If the entire earth flooded in 40 days, and this only happened a few thousand years ago, wouldn’t there be significant geological evidence for this? Yet there isn’t. Supposedly the flood waters (which covered the highest mountains) receded after 150 days, but where did it all go? It couldn’t have evaporated in that time; all the water in the sea and groundwater can’t account for all this. Personally I think the Great Flood was probably based on a real localised flood, and the story was exaggerated over time to get mythical status. There are texts older than the Book of Genesis which have a very similar flood story, such as in the Epic of Gilgamesh, which the writers of Genesis may have borrowed from.

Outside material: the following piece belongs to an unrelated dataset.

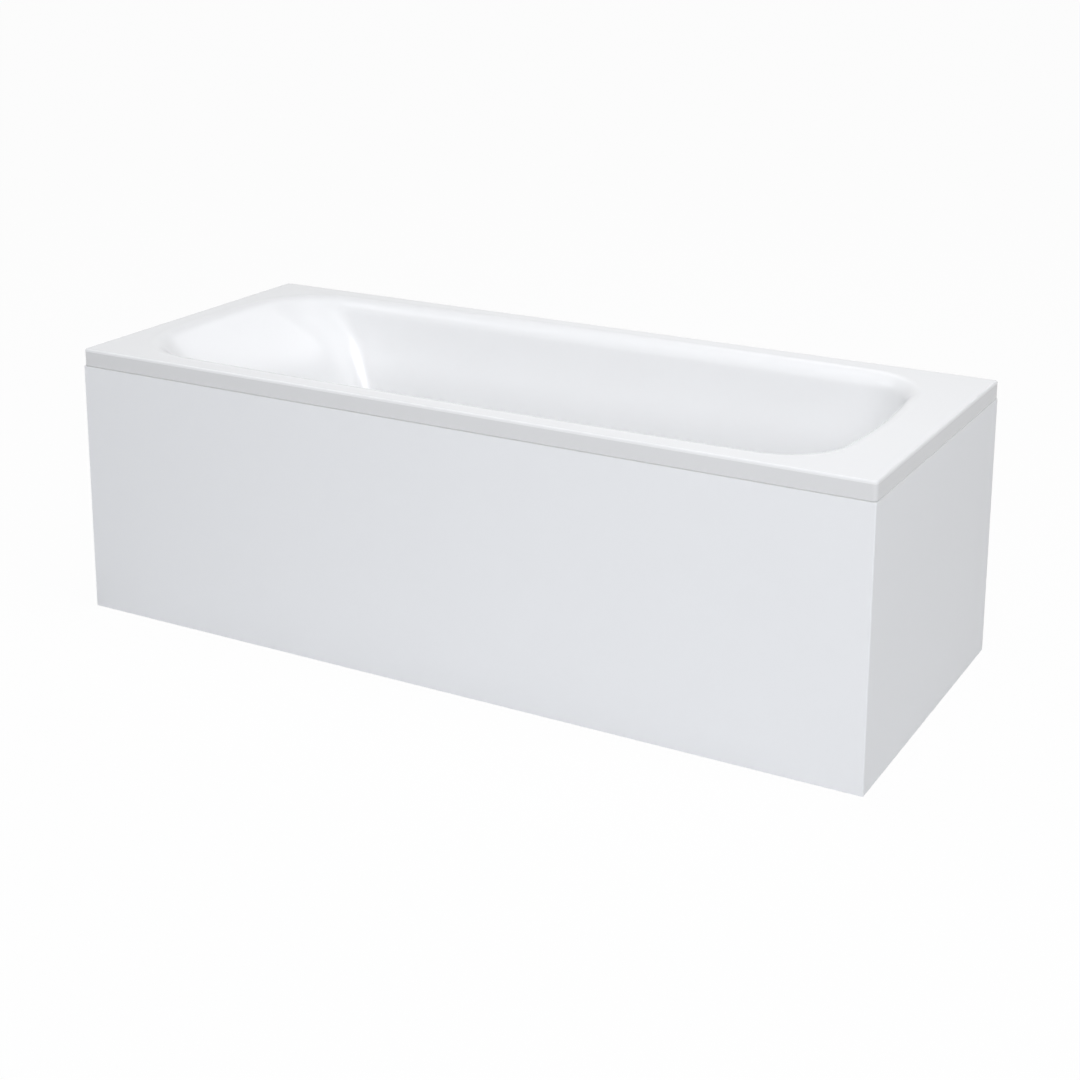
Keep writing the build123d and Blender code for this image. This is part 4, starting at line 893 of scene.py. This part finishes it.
def buildScrews():
    form = screwForm()
    for name, (places, ways) in screwPlaces().items():
        piece = grownPiece(name + "Crossed", form, sized(screws[name], screwSteel),
                           [Vector(place) * mm for place in places], [outward[way] for way in ways])
        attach(piece, "bath")
        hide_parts(name)


stud = {"Bottom": 4.3, "Collar Bottom": 18.3, "Collar Top": 26.3, "Top": 167.0,
        "Collar Radius": 14.0 / 2 / cos(radians(30)), "Radius": 6.0, "Pitch": 1.75, "Depth": 0.95}
pad = {"Inner": 11.0, "Outer": 20.5, "Bottom": 6.5, "Top": 13.5, "Thickness": 2.6}
padWebs = 8


def buildFeet():
    thread, webs = studForm(), webForm()
    for endName, x in zip(("head", "foot"), railXs):
        for sideName, y in zip(("front", "back"), studYs):
            corner = sideName + "_" + endName
            place = [(x * mm, y * mm, 0)]
            piece = grownPiece("stud_" + corner + "_threaded", thread, sized(stud, screwSteel), place)
            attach(piece, "stud_" + corner)
            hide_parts("foot_stud_" + corner)
            ribs = grownPiece("pad_" + corner + "_webs", webs,
                              {**sized(pad, padPlastic), "Count": padWebs}, place)
            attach(ribs, "pad_" + corner)


grips = {
    "trapNutRibs": {"at": (515, 0, 0), "way": "up",
                    "ribs": {"Radius": 31.0, "Bottom": 77.2, "Top": 86.8, "Rib Radius": 1.3}},
    "trapCapRibs": {"at": (515, 0, 0), "way": "up",
                    "ribs": {"Radius": 30.0, "Bottom": 14.2, "Top": 20.8, "Rib Radius": 1.3}},
    "outletNutRibs": {"at": (515, 0, 48), "way": "towardsBack",
                      "ribs": {"Radius": 30.0, "Bottom": 61.2, "Top": 74.8, "Rib Radius": 1.3}},
}
ribsPerNut = 30


def buildGrips():
    form = ribForm()
    for name, grip in grips.items():
        piece = grownPiece(name, form, {**sized(grip["ribs"], nutPlastic), "Count": ribsPerNut},
                           [Vector(grip["at"]) * mm], [outward[grip["way"]]])
        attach(piece, "bath")


ferrule = {"Radius": 3.6, "Length": 14.0, "Collar": 4.6}
cableEnds = [(0.77365, -0.024, 0.41373), (0.515, -0.046, 0.107)]


def buildFerrules():
    # The cable leaves the crank's lug downwards and enters the waste body from the front
    piece = grownPiece("cableFerrules", ferruleForm(), sized(ferrule, screwSteel), cableEnds,
                       [(pi, 0, 0), (pi / 2, 0, 0)])
    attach(piece, "bath")


buildScrews()
buildFeet()
buildGrips()
buildFerrules()
print("screws, feet, grips and ferrules grown")

# Floor, light and camera
studio = {"floor": 60.0, "floorTone": (0.88, 0.885, 0.89), "whiteShare": 0.97,
          "worldTone": (0.97, 0.985, 1.0), "worldLight": 0.08, "lampTone": (0.985, 0.99, 1.015)}


def seenBackground(tree):
    # 1 for what the camera, gloss and glass see, 0 for the light that falls on things
    path = put(tree, "LightPath")
    either = put(tree, "Math", {0: path.outputs["Is Camera Ray"], 1: path.outputs["Is Glossy Ray"]},
                 operation="MAXIMUM")
    return put(tree, "Math", {0: either.outputs[0], 1: path.outputs["Is Transmission Ray"]},
               operation="MAXIMUM").outputs[0]


def buildFloor():
    half = studio["floor"] / 2
    mesh = bpy.data.meshes.new("studioFloor")
    mesh.from_pydata([(-half, -half, 0), (half, -half, 0), (half, half, 0), (-half, half, 0)], [],
                     [(0, 1, 2, 3)])
    material = bpy.data.materials.new("studioFloor")
    material.use_nodes = True
    tree = material.node_tree
    tree.nodes.clear()
    output = put(tree, "OutputMaterial")
    paint = put(tree, "BsdfDiffuse", Color=colour(*studio["floorTone"]))
    white = put(tree, "Emission", Color=colour(1, 1, 1), Strength=1.0)
    share = put(tree, "Math", {0: seenBackground(tree), 1: studio["whiteShare"]}, operation="MULTIPLY")
    mix = put(tree, "MixShader", {0: share.outputs[0], 1: paint.outputs[0], 2: white.outputs[0]})
    tree.links.new(mix.outputs[0], output.inputs[0])
    mesh.materials.append(material)
    floor = newObject("studioFloor", mesh)


def buildWorld():
    world = bpy.data.worlds.new("studioWorld")
    world.use_nodes = True
    tree = world.node_tree
    tree.nodes.clear()
    output = put(tree, "OutputWorld")
    light = put(tree, "Background", Color=colour(*studio["worldTone"]), Strength=studio["worldLight"])
    seen = put(tree, "Background", Color=colour(1, 1, 1), Strength=1.0)
    mix = put(tree, "MixShader", {0: seenBackground(tree), 1: light.outputs[0], 2: seen.outputs[0]})
    tree.links.new(mix.outputs[0], output.inputs[0])
    scene.world = world


lamps = {
    "rightLamp": {"place": (2.9, -0.5, 3.0), "aim": (-0.4, 0, 0.3), "size": (1.6, 1.6), "power": 46.0,
                 "inGloss": False},
    "backLamp": {"place": (0.2, 2.6, 3.0), "aim": (0, 0, 0.4), "size": (3.0, 1.2), "power": 15.5,
                 "inGloss": True},
    "leftLamp": {"place": (-2.6, -0.8, 2.8), "aim": (0, 0, 0.4), "size": (1.6, 1.6), "power": 17.0,
                 "inGloss": True},
    "overLamp": {"place": (0, 0.1, 2.4), "aim": (0, 0, 0.3), "size": (2.0, 0.8), "power": 13.5,
                 "inGloss": False},
    "wideLamp": {"place": (1.2, -5.0, 2.6), "aim": (0.3, 0, 0.3), "size": (3.0, 2.0), "power": 140.0,
                 "inGloss": True},
}


def buildLamps():
    for name, lamp in lamps.items():
        data = bpy.data.lights.new(name, "AREA")
        data.shape = "RECTANGLE"
        data.size, data.size_y = lamp["size"]
        data.energy = lamp["power"]
        data.color = studio["lampTone"]
        light = bpy.data.objects.new(name, data)
        scene.collection.objects.link(light)
        light.location = lamp["place"]
        light.visible_glossy = lamp["inGloss"]
        away = Vector(lamp["place"]) - Vector(lamp["aim"])
        light.rotation_euler = away.to_track_quat("Z", "Y").to_euler()


camera = {"eye": (1.7919, -3.1742, 1.5597), "azimuth": 29.09, "elevation": 13.375, "roll": 0.188,
          "lens": 63.094, "shift": -0.2222}


def buildCamera():
    data = bpy.data.cameras.new("photoCamera")
    data.lens = camera["lens"]
    data.sensor_width = 36.0
    data.sensor_fit = "HORIZONTAL"
    data.shift_y = camera["shift"]
    data.clip_start, data.clip_end = 0.05, 60.0
    holder = bpy.data.objects.new("photoCamera", data)
    scene.collection.objects.link(holder)
    a, e, r = (radians(camera[key]) for key in ("azimuth", "elevation", "roll"))
    back = Vector((sin(a) * cos(e), -cos(a) * cos(e), sin(e)))
    right = Vector((0, 0, 1)).cross(back).normalized()
    up = back.cross(right)
    rolledRight = right * cos(r) + up * sin(r)
    rolledUp = up * cos(r) - right * sin(r)
    turn = Matrix((rolledRight, rolledUp, back)).transposed().to_4x4()
    holder.matrix_world = Matrix.Translation(Vector(camera["eye"])) @ turn
    scene.camera = holder


buildFloor()
buildWorld()
buildLamps()
buildCamera()
scene.view_settings.view_transform = "Standard"
print("studio ready")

Reason Two: There is no way the earth is only a few thousand years old
If we take the genealogies in the Bible and the creation story in Genesis literally, the earth was created in seven days, and there was around 4000 to 4500 years from Adam to Jesus, and another approx 2000 years from Jesus to the present day. This would make the earth around 6000 to 6500 years old, much younger than the 4.5 billion years accepted by science. Radiometric dating has shown our earth to be much older than the 6.5 k mark, and the science involved is well established and accurate. These dating methods do have a margin of error, but the error involved is usually very small relative to the estimated age, so a young earth of 6.5 k years should definitely be out of the question!

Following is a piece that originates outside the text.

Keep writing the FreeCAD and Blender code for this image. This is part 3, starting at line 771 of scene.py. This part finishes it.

Furthermore, scientists can use super powerful telescopes to see stars that are millions of light years away. For the uninformed, a light year is the distance light can travel in a year. This means that when we see the light from these stars, we are seeing them as they actually were millions of years ago! Wow. If the whole universe was only a few thousand years old then it wouldn’t be possible for these stars light to reach us.
Reason Three: Whatever happened to miracles and demonic possession?

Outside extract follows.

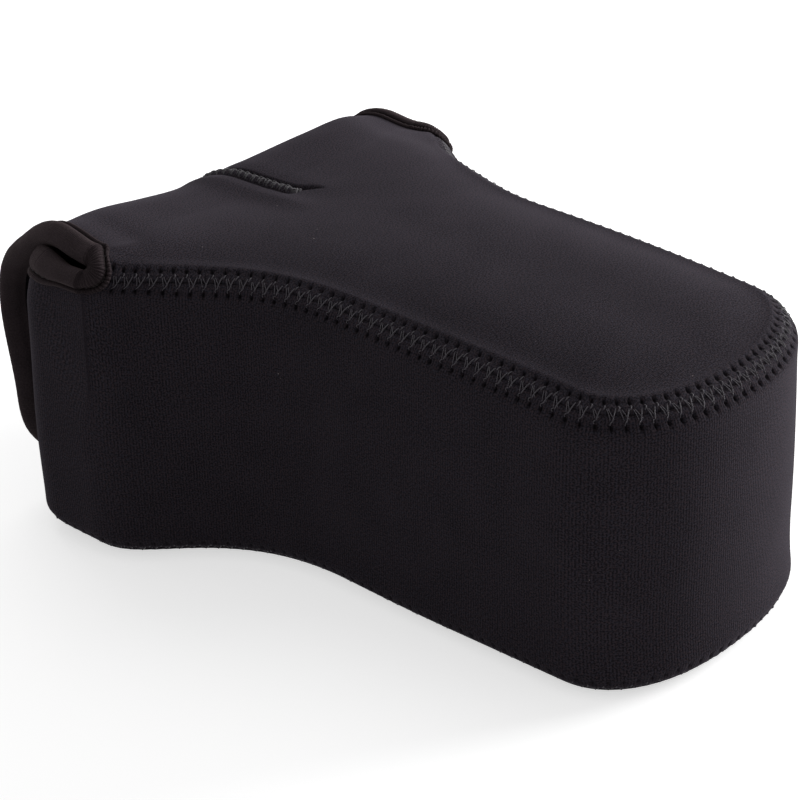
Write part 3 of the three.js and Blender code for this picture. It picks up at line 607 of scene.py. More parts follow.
def make_mesh(name, verts, faces, uv, shade, material, weld=True, fill=False):
    """A mesh from points in millimetres and quads; uv is in millimetres, painted shade from 0 to 1 a point.
    """
    points = (settle(verts) + np.array([0, Y_SHIFT, 0])) * MM
    polygons, corners = [faces], [faces]
    if weld:
        points, polygons, corners, uv, shade = welded(points, faces, uv, shade)
    mesh = bpy.data.meshes.new(name)
    mesh.vertices.add(len(points))
    mesh.vertices.foreach_set("co", points.astype(np.float32).ravel())
    flat = np.concatenate([p.ravel() for p in polygons]).astype(np.int32)
    sizes = np.concatenate([np.full(len(p), p.shape[1]) for p in polygons]).astype(np.int32)
    starts = np.concatenate([[0], np.cumsum(sizes)[:-1]]).astype(np.int32)
    mesh.loops.add(len(flat))
    mesh.loops.foreach_set("vertex_index", flat)
    mesh.polygons.add(len(sizes))
    mesh.polygons.foreach_set("loop_start", starts)
    mesh.polygons.foreach_set("loop_total", sizes)
    layer = mesh.uv_layers.new(name="cloth_mm")
    source = np.concatenate([c.ravel() for c in corners])
    layer.data.foreach_set("uv", (uv[source] * MM).astype(np.float32).ravel())
    attribute = mesh.attributes.new("shade", "FLOAT", "POINT")
    attribute.data.foreach_set("value", shade.astype(np.float32))
    mesh.update(calc_edges=True)
    mesh.validate()
    obj = bpy.data.objects.new(name, mesh)
    bpy.context.scene.collection.objects.link(obj)
    face_outward(mesh, fill)
    mesh.polygons.foreach_set("use_smooth", np.ones(len(mesh.polygons), bool))
    mesh.materials.append(material)
    return obj


def face_outward(mesh, fill):
    work = bmesh.new()
    work.from_mesh(mesh)
    if fill:
        bmesh.ops.holes_fill(work, edges=[edge for edge in work.edges if edge.is_boundary], sides=0)
    bmesh.ops.recalc_face_normals(work, faces=work.faces)
    if work.calc_volume(signed=True) < 0:
        bmesh.ops.reverse_faces(work, faces=work.faces)
    work.to_mesh(mesh)
    work.free()


def grid_faces(rows, columns, offset=0, wrap=False):
    """Quads over a grid of points; wrap joins the last column to the first."""
    last = columns if wrap else columns - 1
    i, j = np.meshgrid(np.arange(rows - 1), np.arange(last), indexing="ij")
    k = (j + 1) % columns
    quads = [i * columns + j, i * columns + k, (i + 1) * columns + k, (i + 1) * columns + j]
    return np.stack([q.ravel() for q in quads], axis=1) + offset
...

In the bible there are many accounts where people are miraculously and instantly healed of some disease. Yet we don’t see credible instances of this happening today. OK, people claim that miracles happen all the time at church meetings, but these are usually never followed up on, and why doesn’t God heal amputees?, or people with aids? Some of the people at my old church believe that miracles were only for Jesus’s disciples and apostles at the time, to advance the ministry of Jesus and the gospel. But nowhere does The Bible suggest that miracles were only limited to apostles or that God wouldn’t do further miracles in the future. As for demonic possession, since advances in medical knowledge and mental health, we just so happen to have less instances of it occurring.
Reason Four: The Problem with Hell
Why would an all loving God send people to Hell for eternity? There is nothing even remotely just about this. The thing is, Christianity doesn’t teach that bad people such as Hitler go to Hell; anyone who doesn’t believe in Jesus and accept him as their personal lord and savior will, because everyone is bad and has sinned at least once. What kind of asshole God would demand people worship him, and severely punish them for eternity if they choose not to, or if they don’t believe in him? If God is happy with his creation, why not be happy if they choose to do their own thing, as long as it isn’t destructive? Choice is an illusion if you will suffer for eternity by not believing in God. It also doesn’t make a lot of sense that the whole world fell under ‘sin’ because Adam and Eve ate from a tree that God told them not to… Anyways, I believe Hell was probably a more recent invention, as the Old Testament doesn’t explicitly mention it, and Jewish belief doesn’t have the concept of a Hell.
So there you have it – four reasons I dropped my Christianity card and signed an evil pact with The Devil to be an agnostic atheist.